== Data shown ==

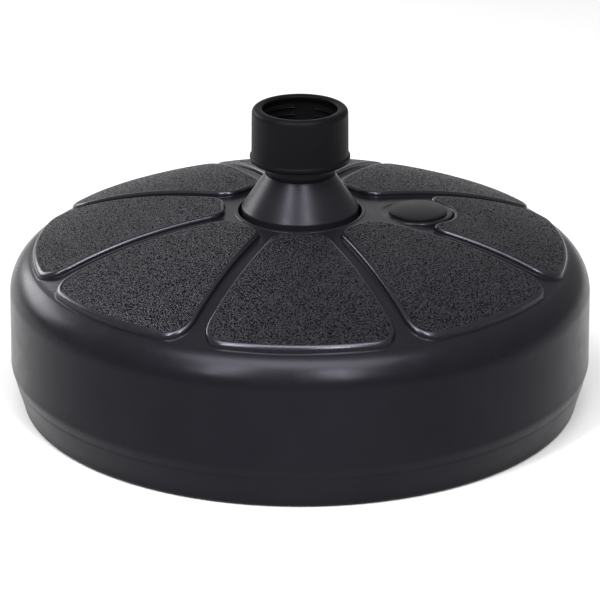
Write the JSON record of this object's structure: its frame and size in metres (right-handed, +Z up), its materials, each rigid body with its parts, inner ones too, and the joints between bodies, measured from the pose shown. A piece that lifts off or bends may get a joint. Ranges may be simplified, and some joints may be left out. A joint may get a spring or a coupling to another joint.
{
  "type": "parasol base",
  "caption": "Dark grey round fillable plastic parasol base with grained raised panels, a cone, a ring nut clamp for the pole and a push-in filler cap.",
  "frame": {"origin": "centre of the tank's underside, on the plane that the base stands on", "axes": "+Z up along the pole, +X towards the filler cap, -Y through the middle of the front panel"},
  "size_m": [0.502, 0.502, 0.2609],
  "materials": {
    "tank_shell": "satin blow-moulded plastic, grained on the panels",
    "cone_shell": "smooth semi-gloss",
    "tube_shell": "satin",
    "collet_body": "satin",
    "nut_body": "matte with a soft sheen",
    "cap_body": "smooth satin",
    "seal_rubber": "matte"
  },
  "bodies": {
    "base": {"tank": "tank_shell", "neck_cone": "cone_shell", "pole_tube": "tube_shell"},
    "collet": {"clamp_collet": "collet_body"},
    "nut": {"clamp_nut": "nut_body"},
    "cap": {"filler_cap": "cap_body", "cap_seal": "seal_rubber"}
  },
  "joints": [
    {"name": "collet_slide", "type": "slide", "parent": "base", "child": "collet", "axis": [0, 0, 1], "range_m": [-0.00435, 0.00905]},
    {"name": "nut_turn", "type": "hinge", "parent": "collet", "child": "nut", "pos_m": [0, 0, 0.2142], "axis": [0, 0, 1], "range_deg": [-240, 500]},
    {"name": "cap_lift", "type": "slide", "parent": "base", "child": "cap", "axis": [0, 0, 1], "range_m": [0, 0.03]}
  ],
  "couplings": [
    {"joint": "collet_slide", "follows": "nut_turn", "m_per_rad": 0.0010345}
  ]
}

===

◆ **Exercise**
Reproduce all of the data exactly as given.

◆ **Result of the task**
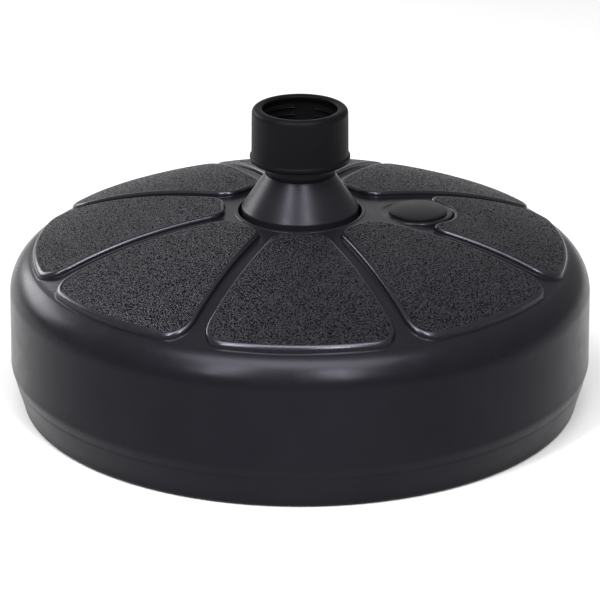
Write the JSON record of this object's structure: its frame and size in metres (right-handed, +Z up), its materials, each rigid body with its parts, inner ones too, and the joints between bodies, measured from the pose shown. A piece that lifts off or bends may get a joint. Ranges may be simplified, and some joints may be left out. A joint may get a spring or a coupling to another joint.
{
  "type": "parasol base",
  "caption": "Dark grey round fillable plastic parasol base with grained raised panels, a cone, a ring nut clamp for the pole and a push-in filler cap.",
  "frame": {"origin": "centre of the tank's underside, on the plane that the base stands on", "axes": "+Z up along the pole, +X towards the filler cap, -Y through the middle of the front panel"},
  "size_m": [0.502, 0.502, 0.2609],
  "materials": {
    "tank_shell": "satin blow-moulded plastic, grained on the panels",
    "cone_shell": "smooth semi-gloss",
    "tube_shell": "satin",
    "collet_body": "satin",
    "nut_body": "matte with a soft sheen",
    "cap_body": "smooth satin",
    "seal_rubber": "matte"
  },
  "bodies": {
    "base": {"tank": "tank_shell", "neck_cone": "cone_shell", "pole_tube": "tube_shell"},
    "collet": {"clamp_collet": "collet_body"},
    "nut": {"clamp_nut": "nut_body"},
    "cap": {"filler_cap": "cap_body", "cap_seal": "seal_rubber"}
  },
  "joints": [
    {"name": "collet_slide", "type": "slide", "parent": "base", "child": "collet", "axis": [0, 0, 1], "range_m": [-0.00435, 0.00905]},
    {"name": "nut_turn", "type": "hinge", "parent": "collet", "child": "nut", "pos_m": [0, 0, 0.2142], "axis": [0, 0, 1], "range_deg": [-240, 500]},
    {"name": "cap_lift", "type": "slide", "parent": "base", "child": "cap", "axis": [0, 0, 1], "range_m": [0, 0.03]}
  ],
  "couplings": [
    {"joint": "collet_slide", "follows": "nut_turn", "m_per_rad": 0.0010345}
  ]
}